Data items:

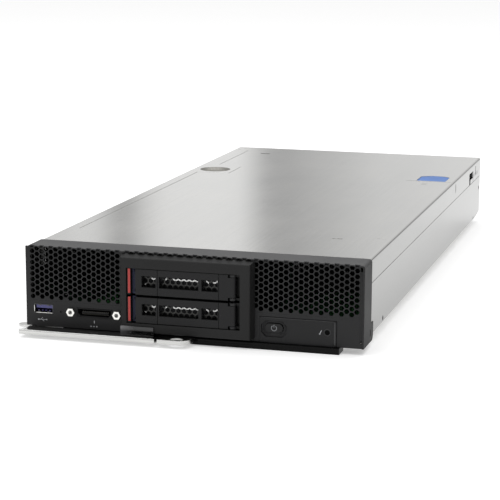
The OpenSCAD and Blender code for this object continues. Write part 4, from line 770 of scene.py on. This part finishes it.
# soft boxes and flags behind the set: light and dark upright bands that the cover mirrors, as
# (degrees, brightness)
BANDS = [(-25.0, 0.80), (-22.2, 0.86), (-21.6, 0.98), (-21.0, 0.92), (-20.4, 0.53), (-20.0, 0.48),
         (-19.5, 0.84), (-18.8, 1.05), (-16.2, 1.06), (-15.8, 0.85), (-15.3, 0.55), (-14.6, 0.54),
         (-13.0, 0.69), (-11.5, 0.84), (-9.0, 0.92), (-6.0, 0.95), (0.0, 0.8), (10.0, 0.72),
         (20.0, 0.68)]
FIRST, LAST = BANDS[0][0], BANDS[-1][0]
band = remap(tree, angle, 0.0, 1.0, (math.radians(FIRST), math.radians(LAST)))
ramp = add(tree, "ValToRGB", {"Fac": band})
while len(ramp.color_ramp.elements) < len(BANDS):
    ramp.color_ramp.elements.new(0.5)
for stop, (degrees, level) in zip(ramp.color_ramp.elements, BANDS):
    stop.position = (degrees - FIRST) / (LAST - FIRST)
    stop.color = (level, level, level, 1)
sky = add(tree, "Background", {"Color": ramp.outputs[0], "Strength": 0.9})
add(tree, "OutputWorld", {"Surface": sky.outputs[0]})


def soft_box(name, place, target, size, power):
    """A rectangular lamp of `size` metres and `power` watts that points from place to target."""
    light = bpy.data.lights.new(name, "AREA")
    light.shape = "RECTANGLE"
    light.size, light.size_y = size
    light.energy = power
    lamp = bpy.data.objects.new(name, light)
    bpy.context.scene.collection.objects.link(lamp)
    lamp.location = place
    lamp.rotation_mode = "QUATERNION"
    lamp.rotation_quaternion = (Vector(target) - Vector(place)).to_track_quat("-Z", "Y")


soft_box("top_box", place=(0.1, 0.0, 1.7), target=(0, 0, 0), size=(2.2, 2.2), power=19)

# a long lens that looks down a little, from the front and right; the standpoint is in metres,
# sensor and focal length are in millimetres, and the shifts are shares of the sensor
STANDPOINT = (0.31079, -1.19543, 0.25470)
SENSOR, FOCAL, SHIFT_X, SHIFT_Y = 36, 123.24, -0.0805, 0.0303
AZIMUTH, ELEVATION, ROLL = math.radians(14.48), math.radians(11.84), math.radians(0.52)
back = Vector((math.sin(AZIMUTH) * math.cos(ELEVATION), -math.cos(AZIMUTH) * math.cos(ELEVATION),
               math.sin(ELEVATION)))
right = Vector((math.cos(AZIMUTH), math.sin(AZIMUTH), 0))
up = back.cross(right)
right, up = (math.cos(ROLL) * right + math.sin(ROLL) * up,
             math.cos(ROLL) * up - math.sin(ROLL) * right)
lens = bpy.data.cameras.new("camera")
lens.sensor_width, lens.lens, lens.shift_x, lens.shift_y = SENSOR, FOCAL, SHIFT_X, SHIFT_Y
camera = bpy.data.objects.new("camera", lens)
bpy.context.scene.collection.objects.link(camera)
camera.matrix_world = Matrix.Translation(STANDPOINT) @ Matrix(
    (right, up, back)).transposed().to_4x4()
bpy.context.scene.camera = camera
bpy.context.scene.view_settings.view_transform = "Standard"
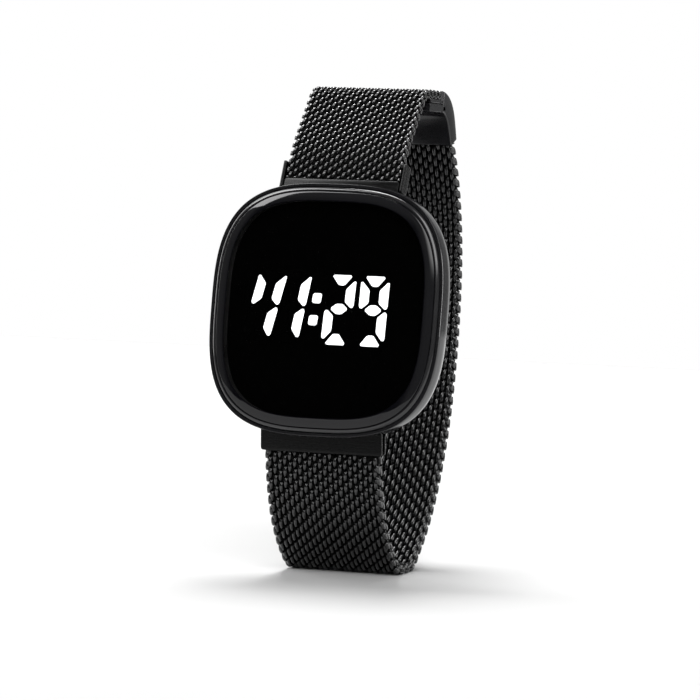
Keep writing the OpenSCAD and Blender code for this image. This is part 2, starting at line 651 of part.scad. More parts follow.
// The tang of the lip: from its depth in the tongue to the given reach
module lip_tang_bar(reach, width) across(width) translate(lap_start) rotate(lap_heading)
    translate([-lip_tang, -lip_tang_t / 2]) square([lip_tang + reach, lip_tang_t]);

// The tongue is as wide as the strap, and its two slots run out at the sides
module clasp_tongue() color([0.1, 0.1, 0.11]) difference() {
    across(mesh_w) polygon(concat(tongue_side(-tongue_out, -top_out),
        reversed(tongue_side(tongue_in, lip_t / 2))));
    across(mesh_w + 1) translate(lower_end[0]) rotate(lower_end[1])
        translate([-1, -0.45]) square([socket_depth + 1, 0.9]);
    lip_tang_bar(1, mesh_w + 1);
}

// The plate that carries the magnets under the end of the upper strap
module clasp_lip() color([0.1, 0.1, 0.11]) difference() {
    union() {
        across(mesh_w) translate(lap_start) rotate(lap_heading)
            translate([0, -lip_t / 2]) square([lip_len, lip_t]);
        lip_tang_bar(eps, mesh_w);
    }
    at_magnets() translate([0, 0, lip_t / 2 - magnet_h])
        cylinder(h = magnet_h + 1, d = magnet_d, $fn = round_fn);
}

magnet_pitch = 4.4;
module at_magnets() for (i = [-1.5:1.5])
    translate([i * magnet_pitch, face_y + lap_start[0], face_z + lap_start[1]])
        rotate([lap_heading - 180, 0, 0]) translate([0, -lip_len / 2 - 0.2, 0]) children();
module clasp_magnets() color([0.75, 0.75, 0.77]) at_magnets()
    translate([0, 0, lip_t / 2 - magnet_h]) cylinder(h = magnet_h, d = magnet_d, $fn = round_fn);

case_body();
bezel_ring();
lens();
lens_gasket();
display_mask();
light_frame();
lit_segments();
unlit_segments();
touch_pad();
led_board();
driver_chip();
quartz_can();
holder_frame();
contact_spring();
coin_cell();
cell_clip();
case_back();
back_gasket();
back_screws();
upper_bar_tube();
upper_bar_spring();
upper_tip_left();
upper_tip_right();
lower_bar_tube();
lower_bar_spring();
lower_tip_left();
lower_tip_right();
upper_clamp();
upper_mesh();
keeper_plate();
lower_clamp();
lower_mesh();
clasp_tongue();
clasp_lip();
clasp_magnets();
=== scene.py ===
"""Looks of a square LED wristwatch on a woven steel strap.

Shapes are worked out in millimetres. The profile plane holds Y (back) and Z (up); X runs across
the watch. A place on the case is given as x, v (up the face) and w (out of the face).
"""

import json
import math

import bmesh
import bpy
import numpy as np
from mathutils import Matrix, Vector


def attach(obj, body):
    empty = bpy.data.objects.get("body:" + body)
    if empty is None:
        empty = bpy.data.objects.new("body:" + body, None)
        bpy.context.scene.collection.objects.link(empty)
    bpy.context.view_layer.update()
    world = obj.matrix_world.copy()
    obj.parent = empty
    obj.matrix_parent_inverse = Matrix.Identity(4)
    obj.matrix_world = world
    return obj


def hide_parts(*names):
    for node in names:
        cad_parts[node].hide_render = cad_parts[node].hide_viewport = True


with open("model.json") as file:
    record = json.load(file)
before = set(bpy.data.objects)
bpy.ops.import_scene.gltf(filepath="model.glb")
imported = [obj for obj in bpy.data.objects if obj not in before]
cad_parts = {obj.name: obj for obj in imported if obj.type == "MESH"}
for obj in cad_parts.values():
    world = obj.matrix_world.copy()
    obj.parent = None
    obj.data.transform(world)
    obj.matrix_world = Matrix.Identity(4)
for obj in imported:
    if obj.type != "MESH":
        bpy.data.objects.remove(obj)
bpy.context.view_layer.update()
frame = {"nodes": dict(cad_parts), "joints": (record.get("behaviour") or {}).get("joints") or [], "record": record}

MM = 0.001
NODES = frame["nodes"]
JOINTS = {joint["name"]: joint for joint in frame["joints"]}

# Edges sharper than these stay crisp: on a new piece, and on a cut or softened one
CRISP, CRISP_CUT = math.radians(35), math.radians(30)
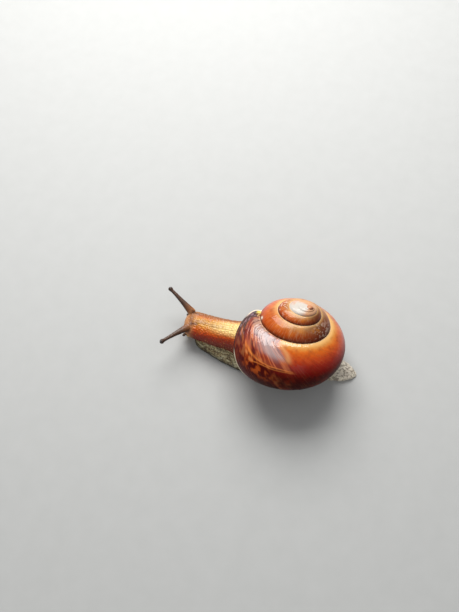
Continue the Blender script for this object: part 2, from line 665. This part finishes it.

**GIVEN PROBLEM**
Look above for the line that holds "bpy.data.objects.remove(obj)", then copy it and each line after it exactly, through the last line of the data.

**CORRECT RESULT**
        bpy.data.objects.remove(obj)
bpy.context.view_layer.update()
frame = {"nodes": dict(cad_parts), "joints": (record.get("behaviour") or {}).get("joints") or [], "record": record}

MM = 0.001
NODES = frame["nodes"]
JOINTS = {joint["name"]: joint for joint in frame["joints"]}

# Edges sharper than these stay crisp: on a new piece, and on a cut or softened one
CRISP, CRISP_CUT = math.radians(35), math.radians(30)
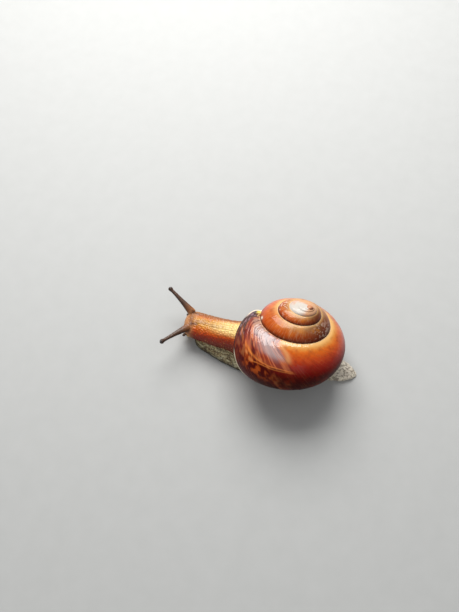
Continue the Blender script for this object: part 2, from line 665. This part finishes it.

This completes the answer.